Quanto mais não seja para não deixar definhar a memória, vale a pena saudar a "reposição" de Olhos Negros (1987), de Nikita Mikhalkov, numa das plataformas de "streaming" (Filmin) que, felizmente, estão a apostar na diversificação da sua oferta.

Trata-se, aliás, de um filme que reflete a internacionalização da produção soviética da época, tendo resultado da colaboração de entidades da URSS (Sovinfilm) e Itália (RAI), além do mais contando com a participação daquele que era, na altura, um verdadeiro embaixador do cinema europeu: Marcello Mastroianni. A sua performance trouxe-lhe várias distinções, incluindo o prémio de melhor interpretação masculina em Cannes e uma nomeação para o Óscar de melhor ator (que viria a ser ganho por Michael Douglas, em Wall Street).

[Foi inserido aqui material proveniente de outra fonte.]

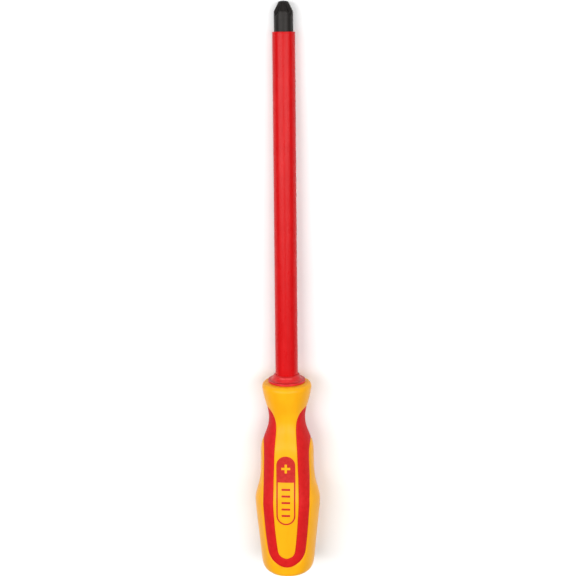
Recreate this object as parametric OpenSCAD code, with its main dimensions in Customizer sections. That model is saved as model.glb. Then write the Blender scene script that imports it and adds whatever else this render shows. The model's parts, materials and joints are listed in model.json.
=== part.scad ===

Estamos mesmo perante um objeto que nasce de um festivo cruzamento cultural, narrando a história do italiano Romano (Mastroianni) que, na transição dos séculos XIX/XX, viveu uma convulsiva paixão por uma dama russa (Yelena Safonova). Há um misto de comoção e desencanto nos detalhes de tal paixão, uma vez que o filme se organiza através de uma teia de "flashbacks", com Romano, a bordo de um navio, a contar as suas memórias a um companheiro de viagem.

Mikhalkov construiu o seu filme a partir de personagens e peripécias cruzadas de alguns contos de Anton Tchekhov, com a ajuda de dois notáveis argumentistas: Alexander Adabashyan, seu colaborador habitual, e Suso Cecchi d"Amico, cujo nome está ligado a vários clássicos italianos, incluindo Ladrões de Bicicletas (1948), de Vittorio De Sica, e O Leopardo (1963), de Luchino Visconti.

Olhos Negros vive do sábio equilíbrio entre as nuances do melodrama e um desconcertante humor, com Mastroianni a mostrar o virtuosismo que, afinal, o tornou um rosto conhecido e admirado por plateias de todo o mundo. Na trajetória de Mikhalkov, este foi um momento decisivo de internacionalização. Alguns anos mais tarde, com Sol Enganador, assinaria um dos seus trabalhos mais complexos e ambiciosos, retratando a repressão estalinista - com ele recebeu o Óscar de melhor filme estrangeiro referente a 1994.